Governing entity savings are hard to calculate, as their job is to eliminate problems and save cost as a result. What works well with any type of estimation and value calculation based on probability is multiplying the cost by its probability. In out case – predicting the cost of noncompliance to a single rule or a standard established by the governing body multiplied by the probability of it happening in a period of time with the sum of all these costs reflecting the potential savings. For instance, let’s take a look at the following standard that a governing body may choose to implement –

“Define standard project naming and namespace conventions and use them for all project, library and configuration file names, as well as root project folders in the file system.”

Noncompliance to this rule will result in a difficulty funding project-related code and configuration.  This usually becomes a problem in troubleshooting scenarios, upgrades, and cleanups. Best case scenario – this would result in orphan front-end files, worst – unexpected behavior caused by a missed configuration file, which could result in up to 16 hours of troubleshooting by a Sitecore expert (add other overhead, if applicable based on business rules). The probability of performing an upgrade, troubleshooting or cleanup in environment X this month is 30%, as we expect to have a few relatively significant Sitecore deployments by a relatively new team (this can be ball-parked based on the backlog). Therefore, given a hypothetical hourly rate of a contracted Sitecore development resource of $165 an hour multiplied by 16 hours with an 30% chance for this month results in a potential cost savings of $792. This exercise should be done ideally for each requirement that would be established and audited for a time scale that makes budgeting sense. The sum of all the calculated cost savings would result in the budget that cannot be exceeded by the cost of a governing body. A short-hand educated estimation can also be performed based on the 10-20% allocation on a single project, scaled to a large team with other variables in mind. Although, the short-hand will not be as accurate, it may just be good enough when performed without bias.


What should be included in scope of a governing body?

  1. Coding standards
    1. General standards
    2. Integrations
    3. Extensions
    4. Frontend and backend
    5. Solution structure
    6. Serialization
  2. Application architecture
  3. Infrastructure
  4. DevOps
  5. Sitecore Content
  6. Disaster Recovery
  7. Sitecore shared configuration (shared environment)
  8. Performance
  9. Security
  10. Network logging and monitoring
  11. Related processes (tickets, requests, escalations, conflict resolutions, reviews…etc.)

A governing body should select rules and consideration for a shared environment mentioned in one of the previous posts – Sitecore Shared Environment “Good Neighbor” Rules.

The exact rules to be included in scope of each topic should be evaluated based on potential noncompliance cost for a period of time.

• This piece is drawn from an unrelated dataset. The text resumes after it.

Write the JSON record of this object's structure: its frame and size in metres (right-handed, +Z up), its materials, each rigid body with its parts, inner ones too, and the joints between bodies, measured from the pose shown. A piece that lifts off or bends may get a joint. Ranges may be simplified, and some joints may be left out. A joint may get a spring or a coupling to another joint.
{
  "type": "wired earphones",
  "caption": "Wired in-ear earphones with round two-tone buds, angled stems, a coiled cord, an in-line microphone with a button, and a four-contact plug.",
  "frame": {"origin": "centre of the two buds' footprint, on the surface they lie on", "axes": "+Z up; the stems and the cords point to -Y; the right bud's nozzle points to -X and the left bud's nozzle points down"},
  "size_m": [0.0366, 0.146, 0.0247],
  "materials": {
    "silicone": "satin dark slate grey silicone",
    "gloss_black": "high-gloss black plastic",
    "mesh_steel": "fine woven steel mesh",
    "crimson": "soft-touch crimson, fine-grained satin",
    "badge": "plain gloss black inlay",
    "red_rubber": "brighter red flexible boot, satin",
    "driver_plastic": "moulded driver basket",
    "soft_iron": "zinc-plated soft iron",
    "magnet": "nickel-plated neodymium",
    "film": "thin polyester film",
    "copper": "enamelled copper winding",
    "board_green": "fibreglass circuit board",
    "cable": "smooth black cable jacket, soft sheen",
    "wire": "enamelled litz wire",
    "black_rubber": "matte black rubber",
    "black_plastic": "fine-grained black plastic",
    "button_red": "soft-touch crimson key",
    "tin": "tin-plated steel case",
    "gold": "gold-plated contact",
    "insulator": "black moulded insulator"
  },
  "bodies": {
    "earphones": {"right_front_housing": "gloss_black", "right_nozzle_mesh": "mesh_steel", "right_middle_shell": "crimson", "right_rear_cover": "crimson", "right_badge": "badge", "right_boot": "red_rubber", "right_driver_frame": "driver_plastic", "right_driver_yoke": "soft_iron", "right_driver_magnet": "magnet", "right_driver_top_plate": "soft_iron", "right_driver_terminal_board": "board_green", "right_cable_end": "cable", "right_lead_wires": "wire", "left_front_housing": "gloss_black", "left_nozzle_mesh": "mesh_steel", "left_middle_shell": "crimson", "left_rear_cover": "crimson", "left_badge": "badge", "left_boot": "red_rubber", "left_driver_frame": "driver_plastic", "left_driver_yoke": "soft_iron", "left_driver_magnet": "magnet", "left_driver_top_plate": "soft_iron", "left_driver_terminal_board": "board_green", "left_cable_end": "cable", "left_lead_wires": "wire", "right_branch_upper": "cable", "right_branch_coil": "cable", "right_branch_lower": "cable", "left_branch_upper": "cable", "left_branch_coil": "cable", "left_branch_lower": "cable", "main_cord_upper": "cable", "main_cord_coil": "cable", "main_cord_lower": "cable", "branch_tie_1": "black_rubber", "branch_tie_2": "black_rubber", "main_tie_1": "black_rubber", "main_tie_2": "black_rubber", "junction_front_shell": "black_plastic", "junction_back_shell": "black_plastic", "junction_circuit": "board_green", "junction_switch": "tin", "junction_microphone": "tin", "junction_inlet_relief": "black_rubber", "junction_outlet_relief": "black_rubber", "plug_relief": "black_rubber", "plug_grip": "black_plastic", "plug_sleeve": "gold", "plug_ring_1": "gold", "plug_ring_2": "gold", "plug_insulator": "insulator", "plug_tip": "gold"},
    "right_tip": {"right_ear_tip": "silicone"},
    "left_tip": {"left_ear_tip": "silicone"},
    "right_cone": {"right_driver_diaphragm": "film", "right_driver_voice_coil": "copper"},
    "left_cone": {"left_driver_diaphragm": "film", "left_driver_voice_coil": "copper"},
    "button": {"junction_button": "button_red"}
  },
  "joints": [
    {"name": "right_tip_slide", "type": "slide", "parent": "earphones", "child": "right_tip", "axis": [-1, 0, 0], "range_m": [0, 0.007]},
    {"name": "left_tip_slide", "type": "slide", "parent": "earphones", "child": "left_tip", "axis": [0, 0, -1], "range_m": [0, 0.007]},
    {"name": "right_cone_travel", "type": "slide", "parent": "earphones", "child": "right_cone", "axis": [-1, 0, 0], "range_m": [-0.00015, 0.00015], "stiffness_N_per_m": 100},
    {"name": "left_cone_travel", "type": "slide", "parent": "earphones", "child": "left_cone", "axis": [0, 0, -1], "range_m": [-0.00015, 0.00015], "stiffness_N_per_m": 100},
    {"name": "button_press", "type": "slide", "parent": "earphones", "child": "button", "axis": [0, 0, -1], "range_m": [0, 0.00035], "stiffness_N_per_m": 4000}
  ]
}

Remember, it all comes down to cost savings. Come up with a list of applicable standards, then trim it based on the calculation methods above.

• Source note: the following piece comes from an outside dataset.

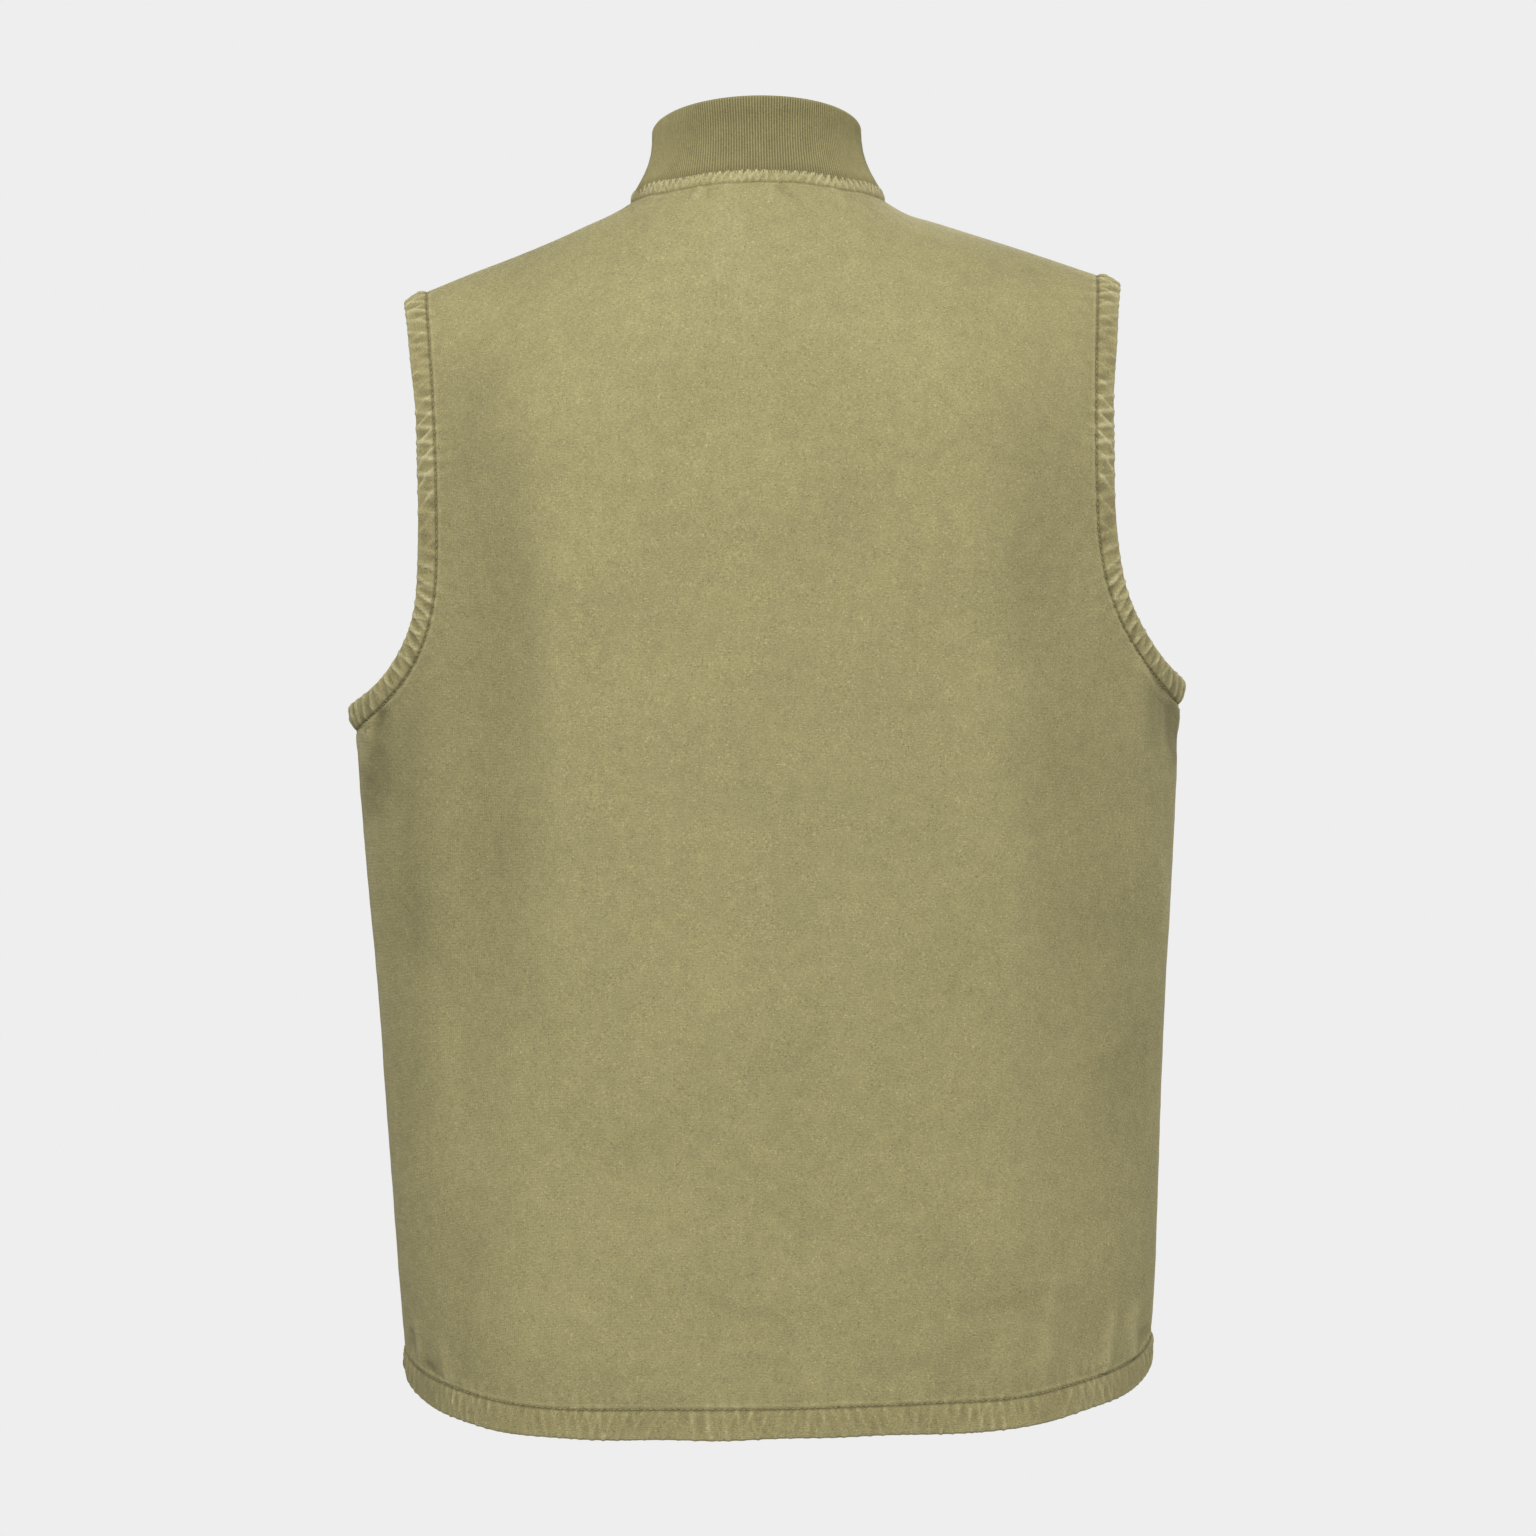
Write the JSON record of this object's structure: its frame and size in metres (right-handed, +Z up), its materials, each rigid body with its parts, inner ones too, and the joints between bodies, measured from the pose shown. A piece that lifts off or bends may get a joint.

Who should be included in the governing entity?

Needless to say that Sitecore expertise should be included in the entity. Ideally an experienced Architect or an MVP. Additionally, there should be business knowledge presence as well in order for the entity to act in the interests of the business and be self-governing.

The governing entity can be dedicated – an Architect on a project, or a team of dedicated experts, or decentralized – comprised of representatives or Subject Matter Experts from the governed teams. There must be representation of expertise for all governed topics mentioned above, or at least the expertise must participate in the rule creation and can be brought in on-demand. Relatively large governing bodies would ideally be hybrids – including members from all teams and business.


What if we put wrong people in charge?

It is important to have a closed feedback loop. One of the pit falls of governing bodies is that they tend to become “untouchable” over time. This is a precursor to bloat and bureaucracy. All governed resources should be in a position to provide structured feedback, challenge and overrule a standard imposed by the governing body, if their specific circumstances justify the cost benefit balance, or if they can prove imbalance in the cost-benefit ratio. Therefore, periodic retrospectives involving team members based in individual and optionally anonymous feedback is strongly encouraged.

The governing body should play the role of leadership, not management. Other teams ideally should be willing to follow the governing body based on their expertise, expertise and business domain knowledge, rather than blindly following the rules. All resources should be able to challenge and may ask for a justification behind requirement. At the same time, the governing body should respect such challenges, as there is always an element of human error present and the ultimate goal should be getting to the truth, not being right. This is especially important if the governing body consists of a small number of resources, which may instill a strong bias and illusion of knowledge that’s difficult to challenge. Governing bodies should always be open to challenges and feedback.


Final thoughts on governance in Sitecore and in general

The most important take away from this should be that governing bodies are needed to save on long-term cost of running a Sitecore website and everything should stem from that. One factor that is hard to account for in cost savings calculation is progress momentum and agility. Rigid and complex rules, just like bureaucracy, slow down progress. The hidden cost of such delays is hard to recognize in day to day business, however, it frequently exceeds the cost of making an occasional error by noncompliance. There is an entire industry created to speed up progress – DevOps, so it’s a big deal.

To solve this, once the list of standards is created, before it is finalized, gauge the amount of drag it would create on developers being governed and sanity check it periodically.

Once the governing body has been created there are generally a few way in which things can evolve – the team remains balanced and the value to the business is preserved, the body grows and creates unnecessary bureaucracy, or the team promotes governance delegation and self-governance, reducing the governance allocation per developer. The third should be the goal of each governing body – encouraging self-governance with periodic reviews, however, too often the second one takes over, especially when IT has too much influence in a company. The business paying the bill should be diligent and provide proper cost-related audit to ensure the governing body is not bloated and does not create unnecessary drag.